# What you need to do:
Output all lines exactly.
-- start of Recorded data --
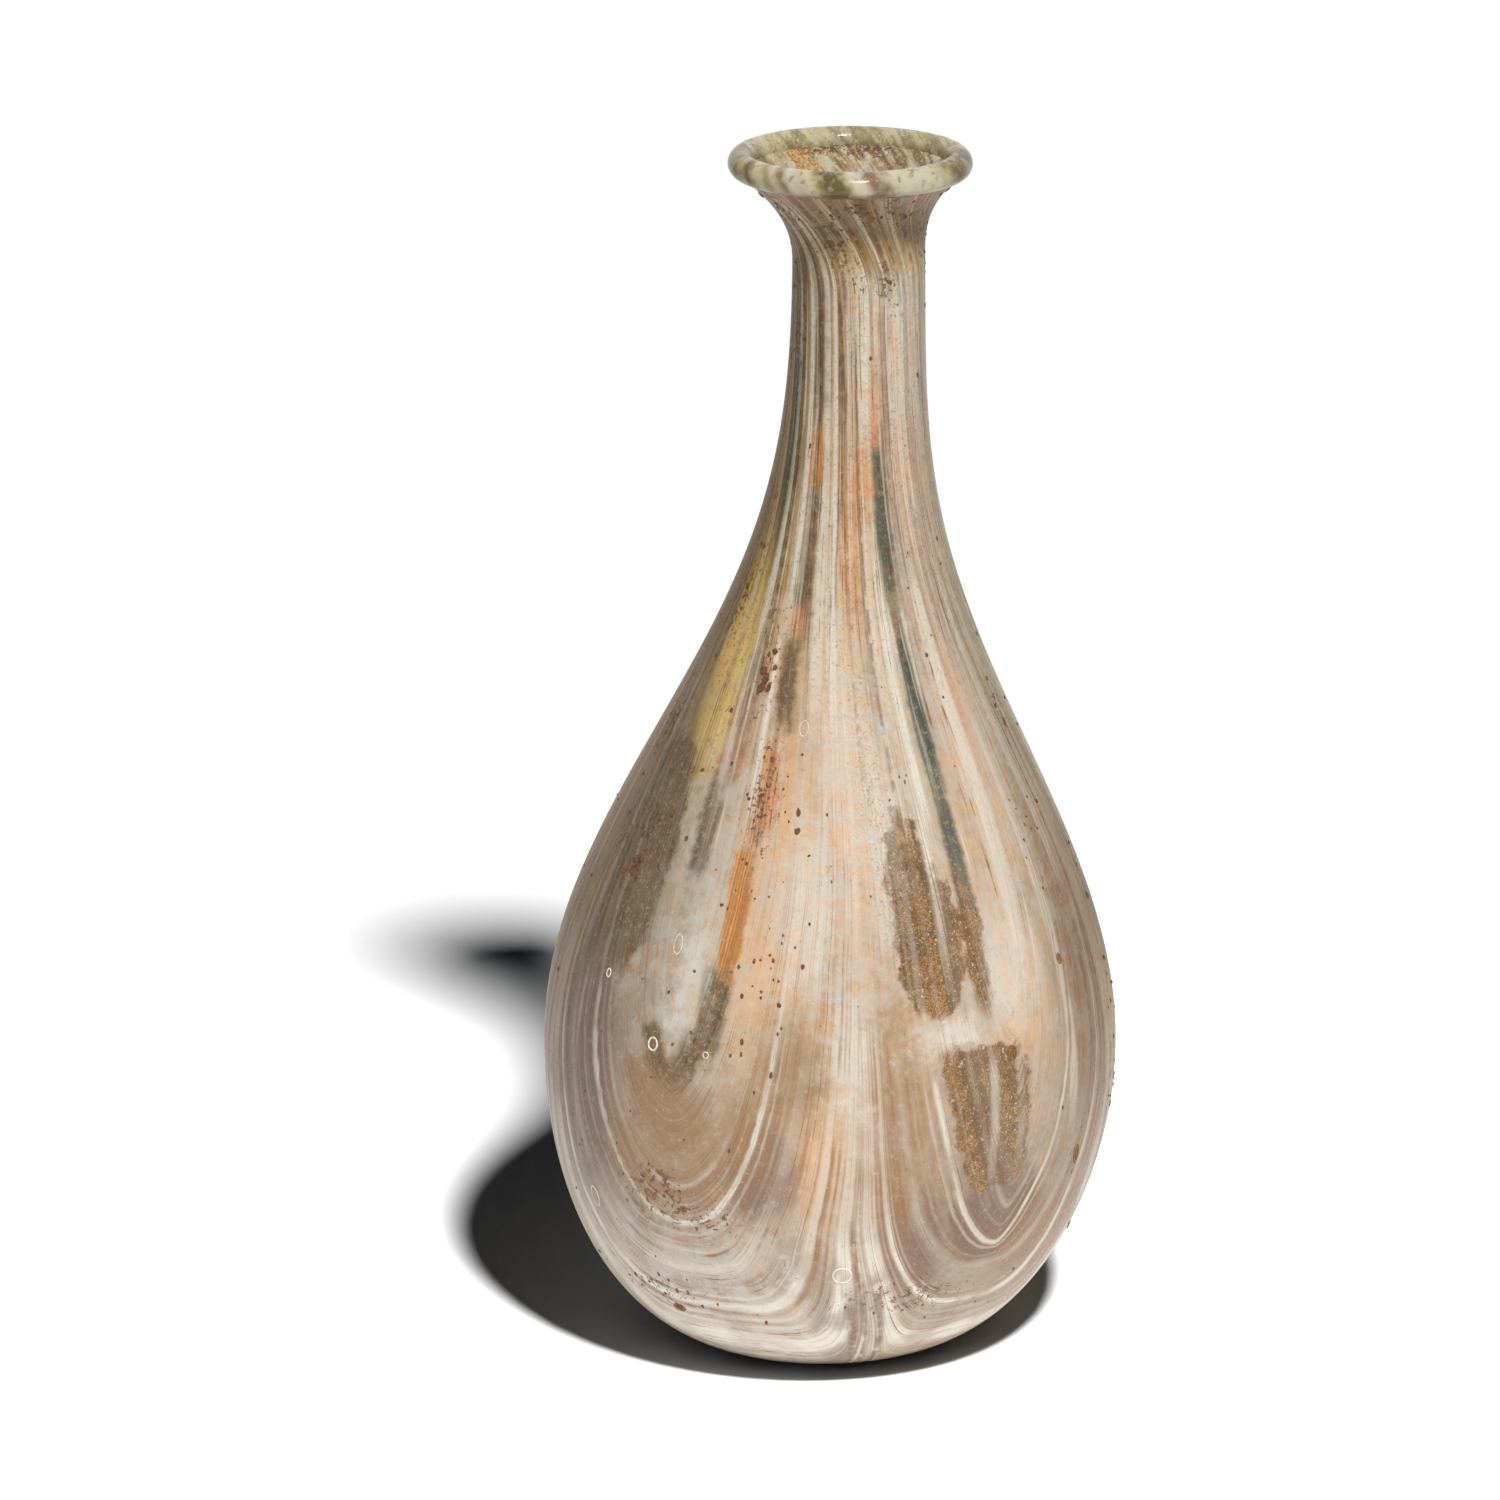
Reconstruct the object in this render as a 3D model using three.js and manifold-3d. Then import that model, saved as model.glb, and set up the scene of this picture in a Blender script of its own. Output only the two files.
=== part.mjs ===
// A free-blown glass bottle: a pear-shaped body drawn up into a narrow neck, a flared mouth with a rolled
// rim, opaque white glass trails combed into swags and pressed flush into the wall, a pontil scar under
// the base and patches of burial crust stuck to the inside. Millimetres, +Z up, standing on z = 0.
// Azimuth 0 faces -Y, the front, and grows towards +X.
import * as THREE from "three";
import { mergeVertices } from "three/addons/utils/BufferGeometryUtils.js";
import Module from "manifold-3d";

const wasm = await Module();
wasm.setup();

// Driving dimensions of the blown wall
const BODY_RADIUS = 32.7;
const WIDEST_HEIGHT = 35;
const BASE_RADIUS = 10.5;
const NECK_RADIUS = 7.4;
const NECK_HEIGHT = 126;
const FLARE_RADIUS = 11.6;
const FLARE_RISE = 9.3;
const WALL = 2;
const FLOOR = 3;
const KICK_RADIUS = 6.5;
const KICK_DEPTH = 3;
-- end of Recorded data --
# Task response:
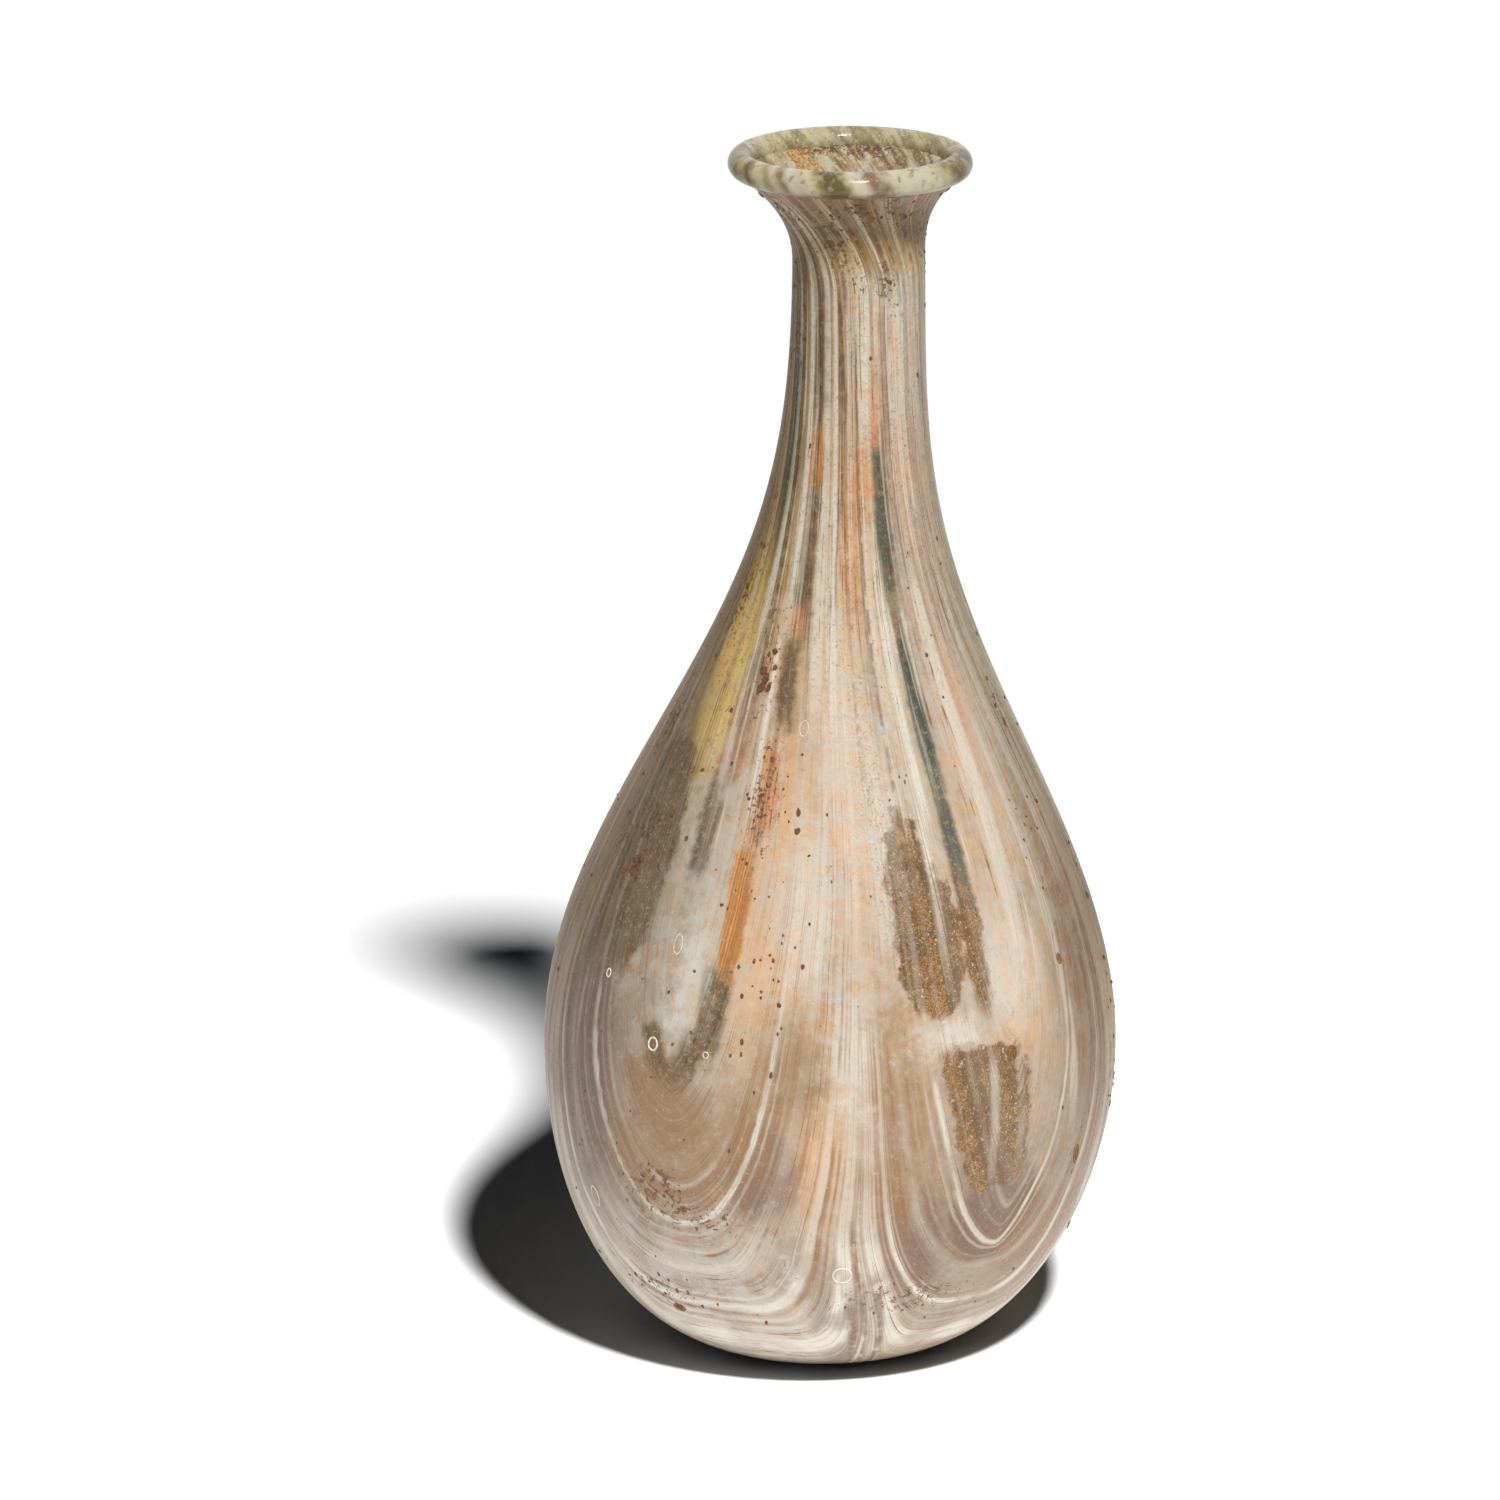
Reconstruct the object in this render as a 3D model using three.js and manifold-3d. Then import that model, saved as model.glb, and set up the scene of this picture in a Blender script of its own. Output only the two files.
=== part.mjs ===
// A free-blown glass bottle: a pear-shaped body drawn up into a narrow neck, a flared mouth with a rolled
// rim, opaque white glass trails combed into swags and pressed flush into the wall, a pontil scar under
// the base and patches of burial crust stuck to the inside. Millimetres, +Z up, standing on z = 0.
// Azimuth 0 faces -Y, the front, and grows towards +X.
import * as THREE from "three";
import { mergeVertices } from "three/addons/utils/BufferGeometryUtils.js";
import Module from "manifold-3d";

const wasm = await Module();
wasm.setup();

// Driving dimensions of the blown wall
const BODY_RADIUS = 32.7;
const WIDEST_HEIGHT = 35;
const BASE_RADIUS = 10.5;
const NECK_RADIUS = 7.4;
const NECK_HEIGHT = 126;
const FLARE_RADIUS = 11.6;
const FLARE_RISE = 9.3;
const WALL = 2;
const FLOOR = 3;
const KICK_RADIUS = 6.5;
const KICK_DEPTH = 3;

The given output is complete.